1.      Distinguish between “explaining or supplementing” from “impermissible “contradicting.”
e.        Customary Lack of Authority Clauses: states that no one has the authority to modify (neither actual, apparent, or estoppel) a contract where their words might amount to a promise, affirmation, or warranty
G.      Requisites to Formulation of Leases
1.       Generally
a.       When it comes to the requisites for formalizing a K, the system for leases is roughly parallel to that for sales.
i.        The rules governing extrinsic evidence for lease contracts in 2A-202 are precisely the same as those found in 2-202.
2.       Requirements for a Writing
a.       $1,000 Requirement. The necessity for a writing with leases does not kick in unless the total lease payments are at least $1,000.
b.       Slightly more required for leases than under 2-201(1).
i.        2A2-201(1) requires a signature of the party to be charged and an indication that a lease contract has been made.
ii.      It also must “describe the goods leased and the lease term.”
c.        Exceptions
i.        Depart slightly from sales.
ii.      Main difference is that there is no “merchant’s exception” to the writing requirement
d.       Absence in 2A-201(3) of the exception for payment received and accepted by the lessor. 
i.        Act of payment is not a sufficient substitute for the required memorandum.
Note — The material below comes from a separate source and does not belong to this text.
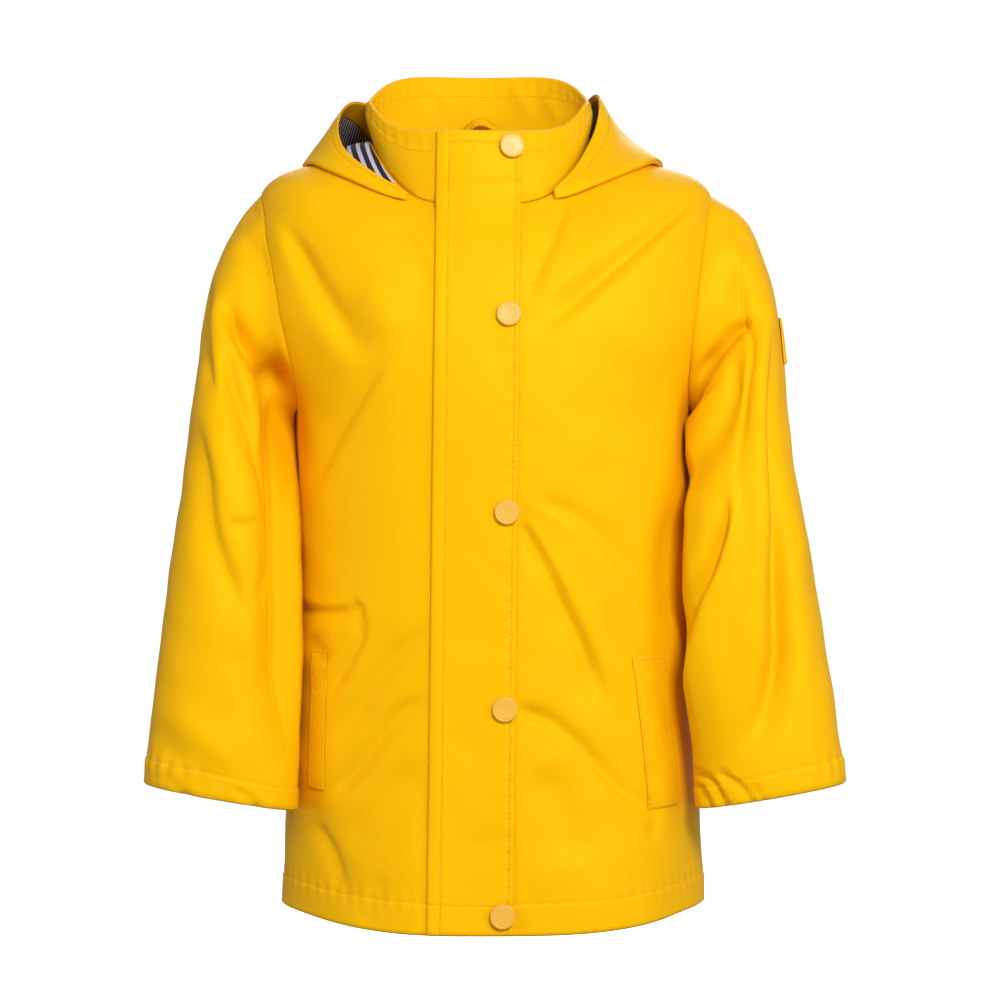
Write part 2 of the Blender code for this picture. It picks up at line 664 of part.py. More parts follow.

H.      Warranties with Sales of Goods
1.       Generally
a.       Competing Interests
i.        Sellers feel the need for an outside time limit on warranties, but buyers who re-sell do not want any time limits to begin until their resale; and
ii.      Middlemen do not like to give greater warranties to their buyers than they’re getting from their own sellers.
b.       Parties typically negotiate their own warranty terms and do not use the UCC warranties.
i.        In many cases, the UCC warranty terms serve as a starting point to warranty negotiation.